Il y existe dans cette région une tradition d’échanges et d’entreprenariat pratiquement unique au monde. Cette tradition a été paralysée par la mainmise de l’URSS pendant plus de 70 ans mais aujourd’hui, trente après sa chute, une nouvelle génération d’entrepreneurs est née, débordante de dynamisme. N’oubliez pas que nous ne prêtons qu’à des entrepreneurs, sur la base de cash-flows vérifiés. Nos agents locaux vérifient sur place les carnets de commande, les journaux de transactions et la tenue des stocks avant de donner le feu vert. Le processus est certes couteux mais nous avons moins de 1% de défauts. De toutes façons, s’il nous faut être profitable pour continuer à attirer les investisseurs, un impact social élevé est notre objectif prioritaire.

Quels rendements atteignez-vous?

Nos coupons sont de l’ordre de 8 à12,5% pour des micro-prêts consentis à des taux d’environ 20% en devise locale, très inférieurs à ce qui est pratiqué dans ces régions où le taux de prêts au consommateur atteint souvent 60%.

«Chaque année notre engagement en matière d'impact social et les principes selon lesquels nous opérons sont certifiés par l'OPIM et un évaluateur externe.»
Mesurez-vous votre impact social?

Oui, chaque année notre engagement en matière d'impact social et les principes selon lesquels nous opérons sont certifiés par l'OPIM et un évaluateur externe.

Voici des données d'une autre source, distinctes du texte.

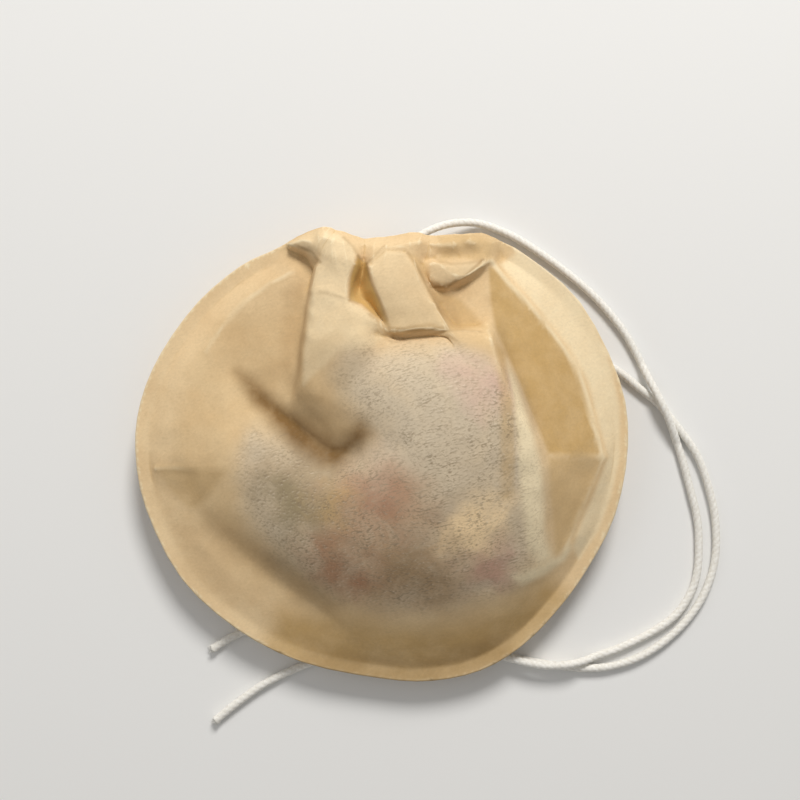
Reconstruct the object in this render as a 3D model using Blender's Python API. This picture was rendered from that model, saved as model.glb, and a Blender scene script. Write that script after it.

De plus, nous publions un rapport ESG. En dehors de l’impact social dû à notre activité elle-même (prêts aux microentreprises dont une majorité de femmes), nous générons également un impact environnemental positif car nos leasings permettent à nos emprunteurs d’acquérir des équipements plus modernes et moins préjudiciables en termes d’émissions carbone. En vue du type de population à laquelle nous nous adressons, nous offrons également du leasing sur des équipements de deuxième main. Cela permet la modernisation mais pas nécessairement vers les modèles les plus récents.

Vos emprunteurs doivent-ils offrir des garanties?

Tous les prêts que nous consentons sont garantis; par de l’équipement, par de la marchandise ou par de l’immobilier. Nous prenons souvent plusieurs types de garantie simultanément pour diversifier le risque.

Que se passe-t-il en cas de non remboursement?

Bien souvent, nous ne saisissons pas les garanties mais demandons à l’emprunteur de vendre lui-même les biens en garantie pour nous rembourser. S’il fait un profit sur la vente, il peut le garder afin de relancer son affaire. Ce genre de situation s’est produit bien des fois pendant la période de la pandémie. Cela évite d’asphyxier les petites entreprises et contribue à maintenir le taux de défaut en-dessous de 1%.

Constatez-vous un ralentissement de L’initiative chinoise Belt & Road comme on l’entend parfois?

Pas le moins du monde. Elle ne nous concerne pas directement car elle cible des projets gigantesques financés par l’Etat chinois mais nous en ressentons les effets secondaires. Raison pour laquelle nous avons ouvert un bureau à Hong-Kong.

Vos activités sont-elles affectées par la déglobalisation?

Non. Nos projets sont – et ont toujours été – très locaux. Aucune des entreprises que nous finançons n’exporte vers les marchés internationaux.